#ubuntuforums 2011-07-11
<Artificial_Intel> hello out there
<nerdy_kid> hi everyone, has anyone here managed to get a 100% working nvidia optimus?
<nerdy_kid> I guess not...
<s-fox> Hello.
<Artificial_Intel> hi s-fox
<s-fox> Hello Artificial_Intel 
<s-fox> =)
<Artificial_Intel> is optimus even supported in nvidia restricted drivers?
<nerdy_kid> Artificial_Intel, optimus is not supported through the nvidia drivers, only through a project called "bumblebee"...It seems to work, but I don't want to drop $1200 for something that doesnt work well...
<Artificial_Intel> didn't knew, open source project?
<nerdy_kid> yeah, so there is hope :)
<newz2000> Hi, I work for Canonical and I've been asked to look into the SSO integration module for the VB upgrade
<newz2000> However unfortunately I've not been given a ton of information to work with. :-)
<newz2000> Anyone around who is able to help me out? 
<Pici> newz2000: You sure you're in the right channel? This is #kubuntu-offtopic
<s-fox> Pici,  We're om #ubuntuforums 
<Pici> er
<newz2000> am I? I thought this was #ubuntuforums
<Pici> what
<newz2000> :-)
<Pici> silly irssi... moving my windows around.
<Pici> newz2000: sorry!
<s-fox> newz2000,  I am an admin on the forum ;)
<newz2000> no sweat. ;-)
<newz2000> s-fox: I guess what I need to know most is the version of vb I should test with
 * newz2000 is assuming he can download a trial version
<newz2000> I guess I was wrong, they don't have a trial version available
<s-fox> newz2000,   version 4.x - i can check exact version later when am home.
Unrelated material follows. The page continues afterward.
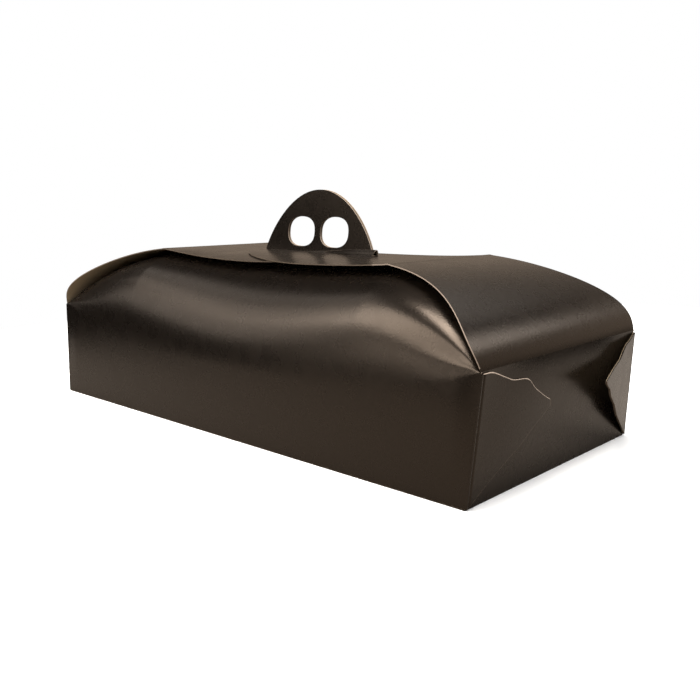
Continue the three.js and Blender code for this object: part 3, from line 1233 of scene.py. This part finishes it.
@dataclass
class Studio:
    """Pale floor, soft lights and a camera at the photographed view."""

    azimuth: float = 42.52
    elevation: float = 10.56
    distance: float = 591.96 * MM
    aim_right: float = 23.18 * MM
    aim_up: float = 43.74 * MM
    lens: float = 41.93
    sensor: float = 36.0
    nearest: float = 0.01
    room_dark: Colour = (0.010, 0.008, 0.006, 1.0)
    room_bright: Colour = (0.55, 0.43, 0.33, 1.0)
    room_even: Colour = (1.5, 1.5, 1.5, 1.0)
    floor_seen: Colour = (0.97, 0.98, 0.99, 1.0)
    floor_reflected: Colour = (0.29, 0.26, 0.23, 1.0)
    to_the_eye: Colour = (1.0, 1.0, 1.0, 1.0)
    wall_foot: tuple[float, float] = (0.0, 0.12)
    wall_head: tuple[float, float] = (0.52, 0.26)
    wall_behind: tuple[float, float] = (-0.1, 0.45)
    ceiling: tuple[float, float] = (0.25, 0.65)
    table: float = 640 * MM
    table_sides: int = 96
    table_place: tuple[float, float, float] = (100 * MM, 120 * MM, 0.0)
    lights: tuple[SoftLight, ...] = (
        SoftLight("main", -136, 37, 0.75, (0.38, 0.38), 8.0, aim=(0.12, -0.09, 0.09)),
        SoftLight("main_foot", -127, 7, 0.75, (0.18, 0.20), 3.6, aim=(0.12, -0.09, 0.09)),
        SoftLight("front_left", -142, 18, 1.6, (0.40, 0.48), 2.4),
        SoftLight("left", -153, 34, 1.0, (0.30, 0.20), 1.7, aim=(-0.05, -0.08, 0.09)),
        SoftLight("left_high", -164, 46, 1.2, (0.5, 0.42), 1.1),
        SoftLight("overhead", -140, 85, 0.8, (0.40, 0.40), 19.0, aim=(0.16, -0.07, 0.09)),
        SoftLight("right_back", 54, 33, 1.6, (0.6, 0.44), 4.2),
        SoftLight("back", 98, 41, 1.6, (0.9, 0.4), 0.9),
    )

    def camera(self) -> None:
        """Adds the camera."""
        turn, tilt = math.radians(self.azimuth), math.radians(self.elevation)
        back = Vector((math.sin(turn) * math.cos(tilt), -math.cos(turn) * math.cos(tilt), math.sin(tilt)))
        right = Vector((math.cos(turn), math.sin(turn), 0))
        up = back.cross(right)
        data = bpy.data.cameras.new("camera")
        data.lens = self.lens
        data.sensor_width = self.sensor
        data.clip_start = self.nearest
        camera = bpy.data.objects.new("camera", data)
        bpy.context.scene.collection.objects.link(camera)
        place = back * self.distance + right * self.aim_right + up * self.aim_up
        axes = Matrix((right, up, back)).transposed().to_4x4()
        camera.matrix_world = Matrix.Translation(place) @ axes
        bpy.context.scene.camera = camera

    def floor(self) -> None:
        """Adds a plain pale floor."""
        bpy.ops.object.select_all(action="DESELECT")
        bpy.ops.mesh.primitive_circle_add(
            vertices=self.table_sides, radius=self.table, fill_type="NGON", location=self.table_place
        )
        floor = bpy.context.active_object
        floor.name = "floor"
        material, tree, shader = new_material("pale_studio_floor")
        path = add_node(tree, NodeSpec("ShaderNodeLightPath"))
        pale = blend(tree, path.outputs["Is Camera Ray"], self.floor_reflected, self.floor_seen)
        tree.links.new(pale, shader.inputs["Base Color"])
        shader.inputs["Roughness"].default_value = 1.0
        shader.inputs["Specular IOR Level"].default_value = 0.0
        floor.data.materials.append(material)

    def light(self, spec: SoftLight) -> None:
        """Adds one soft light, turned to the object.

        Args:
            spec: its name, place, size, strength and colour.
        """
        data = bpy.data.lights.new(spec.name, "AREA")
        data.shape = "RECTANGLE"
        data.size, data.size_y = spec.size
        data.energy = spec.radiance * math.pi * spec.size[0] * spec.size[1]
        data.color = spec.colour
        lamp = bpy.data.objects.new(spec.name, data)
        bpy.context.scene.collection.objects.link(lamp)
        turn, tilt = math.radians(spec.azimuth), math.radians(spec.elevation)
        towards = Vector((math.cos(turn) * math.cos(tilt), math.sin(turn) * math.cos(tilt), math.sin(tilt)))
        aim = Vector(spec.aim)
        lamp.location = aim + towards * spec.distance
        lamp.rotation_euler = towards.to_track_quat("Z", "Y").to_euler()
        lamp.visible_camera = False

    def world(self) -> None:
        """Lights the scene all round: white to the eye, even for the floor, a dim room in reflections."""
        world = bpy.data.worlds.new("studio")
        bpy.context.scene.world = world
        world.use_nodes = True
        tree = world.node_tree
        tree.nodes.clear()
        path = add_node(tree, NodeSpec("ShaderNodeLightPath"))
        where = add_node(tree, NodeSpec("ShaderNodeTexCoord"))
        axes = add_node(tree, NodeSpec("ShaderNodeSeparateXYZ"), {"Vector": where.outputs["Generated"]})
        rise = ramp(tree, axes.outputs["Z"], self.wall_foot)
        fall = ramp(tree, axes.outputs["Z"], self.wall_head)
        behind = ramp(tree, axes.outputs["Y"], self.wall_behind)
        above = ramp(tree, axes.outputs["Z"], self.ceiling)
        times = NodeSpec("ShaderNodeMath", {"operation": "MULTIPLY"})
        band = add_node(tree, times, {0: rise, 1: fall}).outputs["Value"]
        wall = add_node(tree, times, {0: band, 1: behind}).outputs["Value"]
        room = blend(tree, wall, self.room_dark, self.room_bright)
        overhead = blend(tree, above, self.room_dark, self.room_even)
        soft = blend(tree, path.outputs["Is Diffuse Ray"], room, overhead)
        seen = blend(tree, path.outputs["Is Camera Ray"], soft, self.to_the_eye)
        background = add_node(tree, NodeSpec("ShaderNodeBackground"), {"Color": seen})
        output = add_node(tree, NodeSpec("ShaderNodeOutputWorld"))
        tree.links.new(background.outputs["Background"], output.inputs["Surface"])

    def make(self) -> None:
        """Sets up the studio."""
        self.camera()
        self.floor()
        self.world()
        for spec in self.lights:
            self.light(spec)
        bpy.context.scene.view_settings.view_transform = "Standard"


def hand_over(piece: bpy.types.Object, body: str, node: str) -> None:
    """Ties a piece to its body and hides the node that it stands for.

    Args:
        piece: the finished piece.
        body: the body that carries it.
        node: the node of the frame that it replaces.
    """
    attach(piece, body)
    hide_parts(node)
    LOG.info("%s: %d faces on %s", piece.name, len(piece.data.polygons), body)


def main() -> None:
    """Builds the carton and its studio."""
    logging.basicConfig(level=logging.INFO, format="%(name)s %(message)s")
    form = Form()
    shop = Workshop(form)
    Studio().make()
    for piece in Tray(shop).make() + Handle(shop).make():
        hand_over(piece, "carton", "carton")
    for corner in (
        WebCorner(shop, "web_near_right", 1, -1),
        SprungCorner(shop, "web_far_right", 1, 1),
        WebCorner(shop, "web_near_left", -1, -1),
        WebCorner(shop, "web_far_left", -1, 1),
    ):
        hand_over(corner.make(), "carton", "carton")
    hand_over(RoofFlap(shop, "under_flap", -1, sinks=True).make(), "carton", "carton")
    hand_over(RoofFlap(shop, "opening_flap", 1, has_lip=True).make(), "top_flap", "top_flap")


if __name__ == "__main__":
    main()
<newz2000> s-fox: is this form of communication the most productive or is there a better way for me to communicate with the people involved in the upgrade?
<s-fox> newz2000,  You might want to get in contact with technoviking .  He has been working closely with canonical re: upgrade.  Certainly had more input than me.
<newz2000> ok
<newz2000> technoviking: ping, I'll e-mail you too through the RT system, re: need to get up to speed on the vb openid integration task
<newz2000> (once I figure out the rt system)
#ubuntuforums 2011-07-12
<jamesensor> hello, does anyone know about disk damage done by ubuntu? High frequency of load/unload cycles
<Shadow__X> that issue was found a while ago and should not be a concern afaik at this point
<HAWK_> hi
<keapon> Greets All, I have a syslog problem
#ubuntuforums 2011-07-13
<ameertawfik> I am doing an academic research about content usefulness in online forums. In order to have an understanding of content usefulness, i need to study whats makes users evaluate content as useful.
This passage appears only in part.